Eventually, however, being himself would transform Nelson into a recording artist whose recordings deserved his songs. In the 1970s, Shotgun Willie cut some of the best country albums ever made. These albums — including Shotgun Willie, Phases And Stages, and Red-Headed Stranger — succeed in part because they add up to far more than just a collection of parts. Where singles strive for immediacy, the best albums possess an accretive power.
That’s a quality, unfortunately, that The Essential can’t convey. For example, Nelson’s “Bloody Mary Morning”, included here and a #14 country hit in 1974, is an unforgettable record about forgetting; Nelson is both drinking and running away from his problems. But unless we’ve heard the tracks that precede it on Phases And Stages, unless we’ve encountered all the ways the singer has brought this upon himself, its impact will necessarily be diminished.
These albums are among the recordings most strongly tied to the outlaw movement’s demands for artistic freedom. What Nelson quickly did with his freedom was to record about as un-outlaw-ish an album as could be imagined: Stardust, a 1977 collection of Tin Pan Alley standards produced by Booker T. Jones. “Georgia On My Mind”, “Blue Skies”, “All Of Me” — these tender and typically spare country pop sides provided Nelson some of the biggest hits of his career. Along with 1975’s “Blue Eyes Crying In The Rain”, the Fred Rose-penned original that was his first #1, they also established Nelson as a singer whose biggest chart successes tended to come with other people’s songs.
Some of Nelson’s interpretations are stunning (his version of the late-period Elvis hit “Always On My Mind” and his duet with Merle Haggard on “Pancho & Lefty”, both from 1982), while others are little more than pedestrian (his 1979 reading of “Help Me Make It Through The Night”). At its most affecting, Nelson’s voice can sound like a yelp — and one taking its time to be sure it doesn’t miss one twinge of pain. But it can also sound indolent, or like it had no affect at all, a vocal approach that would become more common as the ’70s gave way to ’80s.

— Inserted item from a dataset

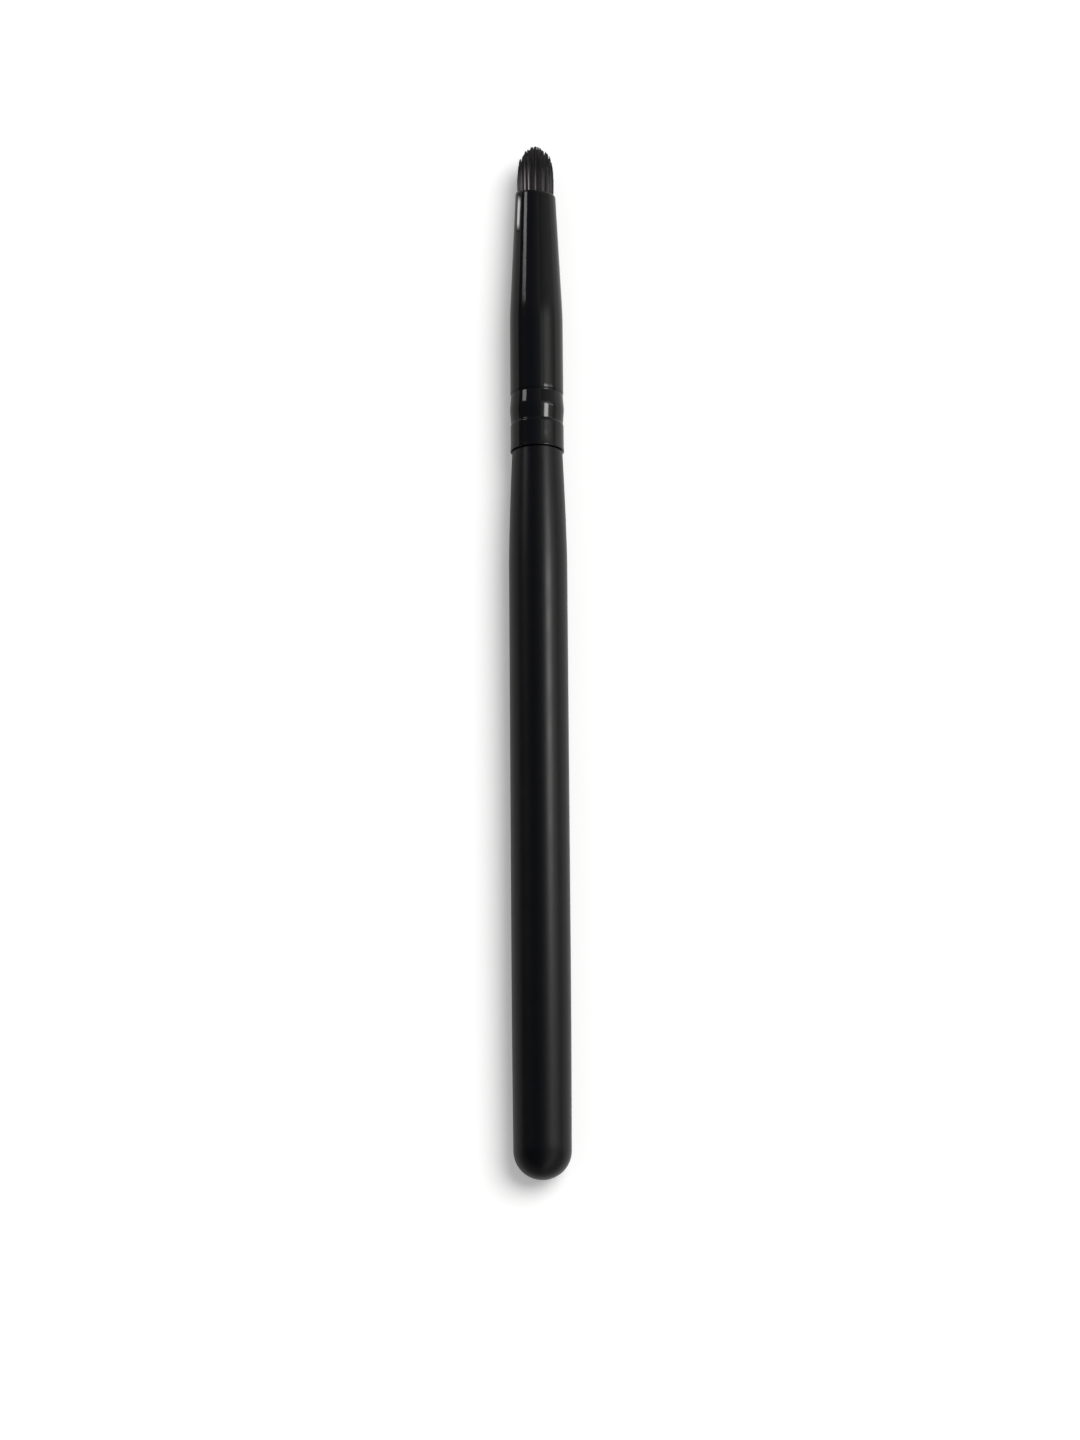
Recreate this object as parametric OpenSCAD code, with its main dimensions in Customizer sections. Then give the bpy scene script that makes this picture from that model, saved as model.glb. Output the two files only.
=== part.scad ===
// Lip brush: a turned wooden handle, a drawn metal ferrule crimped onto it, and a domed
// tuft of bristles held in the ferrule by a plug of glue.
// The brush lies on its handle with its axis along +Y and its hair at the +Y end.

/* [Handle] */
// Length of the handle that shows behind the ferrule
handle_l = 100.4; // [80:0.2:130]
// Diameter of the long straight grip
grip_d = 7.9; // [7.4:0.1:10]
// Diameter where the grip meets its rounded end
tail_d = 7.7; // [6.4:0.1:7.9]
// Length of the tail, from the very end to the full grip
tail_l = 30; // [12:1:40]
// Length over which the grip narrows to the neck
neck_l = 16; // [8:1:30]
// Shape of the neck: 1 is a straight cone, more is rounder towards the grip
neck_curve = 1.45; // [1:0.05:2.5]
// How far the end of the neck stands out beyond the tenon
shoulder = 0.05; // [0.02:0.01:0.1]
// Length of the relief groove on each side of the ferrule's end
relief_l = 0.2; // [0.1:0.05:0.4]
// Depth of that groove below the end of the neck
relief_depth = 0.2; // [0.1:0.05:0.4]
// Depth of the tenon inside the ferrule
tenon_l = 14; // [10:1:16]
// Chamfer on the end of the tenon
tenon_chamfer = 0.5; // [0.2:0.1:1]

/* [Ferrule] */
// Length of the ferrule
ferrule_l = 37.5; // [32:0.5:45]
// Diameter of the straight part of the ferrule
ferrule_d = 7.25; // [6.9:0.05:7.4]
// Diameter of the ferrule at its mouth
mouth_d = 5.5; // [4.4:0.1:6.4]
// Length of the ferrule's taper towards its mouth
cone_l = 18; // [10:1:20]
// Length over which the taper sets in
cone_blend = 3; // [1:0.5:5]
// Thickness of the ferrule's metal
wall = 0.25; // [0.2:0.05:0.35]
// Angle by which the mouth is out of square
mouth_slant = 9; // [0:1:10]
// Turn of the mouth's lowest side, from +X towards the top
mouth_turn = 50; // [0:5:90]
// Height of the edge that is rolled in around the mouth
lip_h = 0.5; // [0.2:0.05:0.6]
// Length of the slight flare at the handle end
flare_l = 1.6; // [0.8:0.2:3]
// Rise of that flare
flare_rise = 0.04; // [0:0.01:0.1]
// Rounding of the ferrule's outer edge at the handle end
edge_r = 0.1; // [0.05:0.01:0.15]

/* [Crimp] */
// Distance from the handle end of the ferrule to the crimp
crimp_z = 3.6; // [3:0.1:5]
// Length of the crimp over both of its grooves
crimp_l = 4.8; // [3.6:0.1:5.4]
// Length of the steep wall at each end of the crimp
crimp_wall = 0.4; // [0.3:0.1:0.8]
// Depth of the two grooves
crimp_depth = 0.08; // [0.02:0.01:0.15]
// Rise of the ridge that the rolling leaves between the grooves
ridge_rise = 0.06; // [0:0.01:0.1]
// Share of the ridge's flank that its rounded top takes up
ridge_round = 0.2; // [0.1:0.05:0.5]

/* [Bristles] */
// Length of the hair that shows beyond the ferrule
hair_l = 7.1; // [5:0.1:14]
// Height of the domed end of the tuft
dome_h = 4.2; // [1.5:0.1:4.8]
// Length of the hair inside the ferrule
root_l = 9; // [5:1:12]
// Number of rings of bristle strands around the middle one
strand_rings = 7; // [4:1:9]
// Length of the pointed end of a strand
strand_point = 1.3; // [0.5:0.1:2]
// Most that a strand is shorter than the dome
ragged = 0.45; // [0:0.05:0.8]

/* [Glue] */
// Length of the glue plug behind the hair
glue_l = 5; // [2:0.5:8]
// Hollow of the plug's free face
meniscus = 0.8; // [0.2:0.1:1.5]

/* [Fits] */
// Gap for the glue film between the tenon and the ferrule
tenon_gap = 0.03; // [0.02:0.01:0.08]
// Gap between the hair and the ferrule
hair_gap = 0.02; // [0.01:0.01:0.06]

/* [Hidden] */
$fn = 96;

overall_l = handle_l + ferrule_l + hair_l;
grip_r = grip_d / 2;
tail_r = tail_d / 2;
mouth_r = mouth_d / 2;

// Heights on the ferrule are counted from its handle end, and those ending in t from the brush's tail.
cone_z = ferrule_l - cone_l;
cone_slope = (ferrule_d / 2 - mouth_r) / cone_l;
blend_start = cone_z - cone_blend / 2;
blend_end = cone_z + cone_blend / 2;
crimp_end = crimp_z + crimp_l;
mouth_z = ferrule_l - lip_h;
mouth_drop = mouth_r * sin(mouth_slant);
hair_start_t = handle_l + mouth_z - mouth_drop - 0.5;
hair_root_t = handle_l + ferrule_l - root_l;

// Radius of a strand as a share of the rings' spacing: over a half, so that neighbours merge
strand_share = 0.62;

wood_colour = [0.07, 0.07, 0.08];
metal_colour = [0.04, 0.04, 0.05];
hair_colour = [0.12, 0.1, 0.09];
glue_colour = [0.75, 0.7, 0.55];

// A share from 0 to 1, eased at both ends
function ease(u) = (1 - cos(180 * u)) / 2;

// A share from 0 to 1, with a straight flank and a rounded top
function roof(u) = let (over = max(0, u - 1 + ridge_round))
    (u - over * over / (2 * ridge_round)) / (1 - ridge_round / 2);

// How far the ferrule has narrowed at height z: a soft start, then a straight taper
function narrowing(z) =
    z < blend_start ? 0 :
    z < blend_end ? cone_slope * pow(z - blend_start, 2) / (2 * cone_blend) :
    cone_slope * (z - cone_z);

// The crimp: a groove at each end and a ridge between them
function crimp(z) = let (from_end = crimp_l / 2 - abs(z - crimp_z - crimp_l / 2))
    from_end < 0 ? 0 :
    from_end < crimp_wall ? -crimp_depth * ease(from_end / crimp_wall) :
    (crimp_depth + ridge_rise) * roof((from_end - crimp_wall) / (crimp_l / 2 - crimp_wall)) - crimp_depth;

function flare(z) = z < flare_l ? flare_rise * pow(1 - z / flare_l, 2) : 0;

// Outer radius of the ferrule at height z, the bore a wall further in, and the tenon inside the bore
function ferrule_r(z) = ferrule_d / 2 - narrowing(z) + crimp(z) + flare(z);
function bore_r(z) = ferrule_r(z) - wall;
function tenon_r(z) = bore_r(z) - tenon_gap;

function edge_cut(z) = z < edge_r ? edge_r - sqrt(edge_r * edge_r - pow(edge_r - z, 2)) : 0;

neck_r = tenon_r(0) + shoulder;
hair_r = bore_r(ferrule_l) - hair_gap;

// n heights that start at one height and stop a step short of another
function steps(from, to, n) = [for (i = [0 : n - 1]) from + (to - from) * i / n];

edge_z = [for (a = [0 : 15 : 75]) edge_r * (1 - cos(a))];
crimped_z = concat(
    steps(edge_r, flare_l, 6),
    [flare_l],
    steps(crimp_z, crimp_z + crimp_wall, 4),
    steps(crimp_z + crimp_wall, crimp_end - crimp_wall, 20),
    steps(crimp_end - crimp_wall, crimp_end, 4),
    [crimp_end]
);
blend_z = concat(steps(blend_start, blend_end, 10), [blend_end]);
tube_z = concat(edge_z, crimped_z, blend_z, [ferrule_l + 1]);

// Lays a piece that was drawn along +Z on the table, with its axis along +Y
module lay_down() {
    translate([0, -overall_l / 2, grip_r]) rotate([-90, 0, 0]) children();
}

module handle() {
    round_end = [for (a = [0 : 7.5 : 82.5]) [tail_r * sin(a), tail_r * (1 - cos(a))]];
    tail = [for (i = [0 : 12])
        [tail_r + (grip_r - tail_r) * sin(90 * i / 12), tail_r + (tail_l - tail_r) * i / 12]];
    neck_end = handle_l - relief_l;
    neck = [for (i = [0 : 16])
        [grip_r - (grip_r - neck_r) * pow(i / 16, neck_curve), neck_end - neck_l * (1 - i / 16)]];
    relief = [[neck_r - relief_depth, neck_end], [neck_r - relief_depth, handle_l + relief_l]];
    chamfer_z = tenon_l - tenon_chamfer;
    tenon_z = concat([relief_l], [for (z = crimped_z) if (z > relief_l && z < chamfer_z) z], [chamfer_z]);
    tenon = [for (z = tenon_z) [tenon_r(z), handle_l + z]];
    tenon_end = [[tenon_r(tenon_l) - tenon_chamfer, handle_l + tenon_l], [0, handle_l + tenon_l]];
    color(wood_colour) rotate_extrude() polygon(concat(round_end, tail, neck, relief, tenon, tenon_end));
}

module ferrule_tube() {
    outside = [for (z = tube_z) [ferrule_r(z) - edge_cut(z), z]];
    inside = [for (i = [len(tube_z) - 1 : -1 : 0]) [bore_r(tube_z[i]), tube_z[i]]];
    rotate_extrude() polygon(concat(outside, inside));
}

// A solid with a round shoulder on top, square to the slanted mouth, that the tube is cut to
module mouth_form() {
    foot_r = ferrule_r(mouth_z - mouth_drop) / cos(mouth_slant) + 0.01;
    top_r = bore_r(mouth_z) - mouth_drop * sin(mouth_slant) - 0.05;
    reach = 2 * ferrule_l;
    below = [[0, -reach], [reach, -reach], [reach, 0]];
    arc = [for (a = [0 : 10 : 90]) [top_r + (foot_r - top_r) * cos(a), lip_h * sin(a)]];
    translate([0, 0, mouth_z]) rotate([0, 0, -mouth_turn]) rotate([0, mouth_slant, 0])
        rotate_extrude() polygon(concat(below, arc, [[0, lip_h]]));
}

module ferrule() {
    color(metal_colour) translate([0, 0, handle_l]) intersection() {
        ferrule_tube();
        mouth_form();
    }
}

// One strand of hair: an even shaft that runs out in a point
module strand(x, y, tip_t, r) {
    translate([x, y, 0]) hull() {
        translate([0, 0, hair_start_t]) cylinder(h = tip_t - strand_point - hair_start_t, r = r, $fn = 6);
        translate([0, 0, tip_t - r / 4]) cylinder(h = r / 4, r = r / 5, $fn = 6);
    }
}

module bristle_tuft() {
    pitch = hair_r / (strand_rings + strand_share);
    root_top_t = hair_start_t + 0.4;
    color(hair_colour) {
        translate([0, 0, hair_root_t]) cylinder(
            h = root_top_t - hair_root_t,
            r1 = bore_r(hair_root_t - handle_l) - hair_gap,
            r2 = bore_r(root_top_t - handle_l) - hair_gap
        );
        for (ring = [0 : strand_rings]) {
            count = max(1, 6 * ring);
            shorter = rands(0, ragged, count, 11 + ring);
            for (i = [0 : count - 1]) {
                a = 360 * i / count + 17 * ring;
                rho = ring * pitch;
                dome = dome_h * (1 - sqrt(1 - pow(rho / hair_r, 2)));
                tip_t = overall_l - dome - (ring == 0 ? 0 : shorter[i]);
                strand(rho * cos(a), rho * sin(a), tip_t, strand_share * pitch);
            }
        }
    }
}

module glue_plug() {
    top = ferrule_l - root_l;
    bottom = top - glue_l;
    side_z = concat([bottom], [for (z = blend_z) if (z > bottom && z < top) z], [top]);
    side = [for (z = side_z) [bore_r(z), z]];
    hollow = [for (i = [0 : 7]) [bore_r(bottom) * i / 8, bottom + meniscus * (1 - pow(i / 8, 2))]];
    color(glue_colour) translate([0, 0, handle_l])
        rotate_extrude() polygon(concat(hollow, side, [[0, top]]));
}

lay_down() handle();
lay_down() ferrule();
lay_down() bristle_tuft();
lay_down() glue_plug();
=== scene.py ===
# Lip brush: the looks of a brush with a lacquered handle, a coated ferrule and a domed tuft of filaments.
# The brush lies on a pale floor with its axis along +Y and its hair at the +Y end. Lengths are in metres.

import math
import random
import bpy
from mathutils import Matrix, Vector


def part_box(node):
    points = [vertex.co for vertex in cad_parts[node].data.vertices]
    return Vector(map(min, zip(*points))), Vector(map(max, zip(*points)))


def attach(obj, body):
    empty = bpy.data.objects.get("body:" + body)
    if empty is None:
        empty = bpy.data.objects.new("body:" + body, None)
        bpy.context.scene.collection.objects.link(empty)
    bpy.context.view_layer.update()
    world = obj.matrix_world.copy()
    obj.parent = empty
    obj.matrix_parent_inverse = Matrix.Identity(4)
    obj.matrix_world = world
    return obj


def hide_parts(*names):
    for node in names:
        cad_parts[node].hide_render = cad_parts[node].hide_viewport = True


bl_info = {
    "name": "Lip brush",
    "version": (1, 0, 0),
    "blender": (4, 5, 0),
    "location": "3D View > Sidebar > Lip brush",
    "description": "Builds a lip brush with a crimped ferrule and a domed tuft, on a pale stage",
    "category": "Object",
}

import bpy
from bpy.props import FloatProperty, FloatVectorProperty, IntProperty, PointerProperty
from mathutils import Matrix, Vector

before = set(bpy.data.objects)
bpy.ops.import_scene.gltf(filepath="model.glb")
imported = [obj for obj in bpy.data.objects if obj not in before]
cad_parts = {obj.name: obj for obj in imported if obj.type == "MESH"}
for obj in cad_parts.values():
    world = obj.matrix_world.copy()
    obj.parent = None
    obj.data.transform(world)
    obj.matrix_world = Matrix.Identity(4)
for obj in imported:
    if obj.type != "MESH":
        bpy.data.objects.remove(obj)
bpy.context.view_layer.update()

MM = 0.001

# Places that come from the frame
HANDLE_LOW, HANDLE_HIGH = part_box("handle")
FERRULE_LOW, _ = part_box("ferrule")
TUFT_LOW, TUFT_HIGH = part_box("bristle_tuft")
AXIS_Z = (HANDLE_LOW.z + HANDLE_HIGH.z) / 2
TAIL_Y = HANDLE_LOW.y
TENON_END_Y = HANDLE_HIGH.y
RIM_Y = FERRULE_LOW.y
HAIR_ROOT_Y = TUFT_LOW.y
TIP_Y = TUFT_HIGH.y
GRIP_DIAMETER = HANDLE_HIGH.x - HANDLE_LOW.x

# How finely the turned pieces are divided: around, over quarter turns, and along the axis
AROUND = 128
ROUND_END_STEPS = 24
RIM_EDGE_STEPS = 6
LIP_STEPS = 10
FINE_STEP = 0.05 * MM
BLEND_STEP = 0.3 * MM
NECK_STEP = 0.4 * MM
TAIL_STEP = 0.8 * MM
STRAIGHT_STEP = 1.0 * MM
GRIP_STEP = 4 * MM

# The stretch of the ferrule over which the slant of its mouth sets in
SLANT_RUN = 6 * MM

# Angles in degrees above which an edge stays sharp
CREASE = 40
FILAMENT_CREASE = 80

# Clumps and filaments stand in a sunflower pattern, each turned about the axis by chance, in radians.
# A clump's turn is given at the tuft's rim and grows inwards, down to a core with this share of the radius.
TUFT_SEED = 31
GOLDEN_ANGLE = math.pi * (3 - math.sqrt(5))
CLUMP_TURN = 0.25
CLUMP_CORE = 0.2
FILAMENT_TURN = 0.02

# The dome's apex across, as a share of the tuft's radius, how much less distance counts on its fuller side,
# and how far a filament's height follows its own place and its clump's
APEX_SHIFT = 0.035
FULL_SIDE = 0.94
OWN_LEVEL = 0.7
CLUMP_LEVEL = 0.3

# How tips fall short of the dome: by clump, less near the apex, by their place in the clump, and by chance
SHORT_POWER = 1.6
RAGGED_RATE = 3
CLUMP_ROUNDING = 0.12 * MM
FILAMENT_SHORT = 0.1 * MM

# How tips leave the straight line: lean of clumps and filaments, and a wave with its rates per millimetre
CLUMP_LEAN = 0.05 * MM
FILAMENT_LEAN = 0.012 * MM
WAVE = 0.02 * MM
WAVE_RATES = (1.3, 1.1)

# The few strays among the outer filaments, and how far they lean out, in millimetres
STRAY_SHARE = 0.03
STRAY_OUT = (0.08, 0.25)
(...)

Perhaps not coincidentally, it was at this point that celebrity Willie began to surpass his earlier incarnations. The first sign of this new phase in Nelson’s career came as he began doing soundtrack work for, and appearing in, movies such as The Electric Horseman and Honeysuckle Rose. But it has calcified over the past two decades, a period when Willie has recorded a seemingly endless string of celebrity duets; become a well-known TV pitchman and tax scofflaw; and guest-starred in any number of made-for-TV westerns.
Nelson’s work in these years has been inconsistent, to say the least, an assessment that begins to become painful on The Essential’s second disc. “Highwayman” (with Johnny Cash, Kris Kristofferson and Waylon Jennings), “On The Road Again” (a signature, if weightless, hit from ’79), “To All The Girls I’ve Loved Before” (the Julio Iglesias duet that surely stands among the nadirs of 20th-century pop), and “Mendocino County Line” (with Lee Ann Womack), as well as duets with U2 and Aerosmith — these cuts all capture Willie playing “Willie.” Cue a grizzled character actor, sporting pigtails and a duster. Meanwhile “W. Nelson” and “Shotgun Willie” seem to have exited the scene entirely.
Still, when all three Willies showed up at the same time…well, there’s never been another Willie Nelson. “Angel Flying Too Close To The Ground”, one of his own songs recorded as he neared the height of his popularity in 1979, for instance, is surely one of the finest records of Nelson’s career. “If you had not’ve fallen, then I would not have found you,” he begins, his distinctive yelp lingering, quivering tentatively, over each cruel remembrance. “I patched up your broken wings and hung around awhile,” he sings, in this case not so much obsessed as just very, very tired from “trying to keep [her] spirits up and [her] fever down.”
Midway through, Willie Nelson takes a leisurely acoustic guitar solo, all jagged edges and unpredictable turns. His guitar notes seem to hover just above the earth, they slowly levitate, and then they’re gone.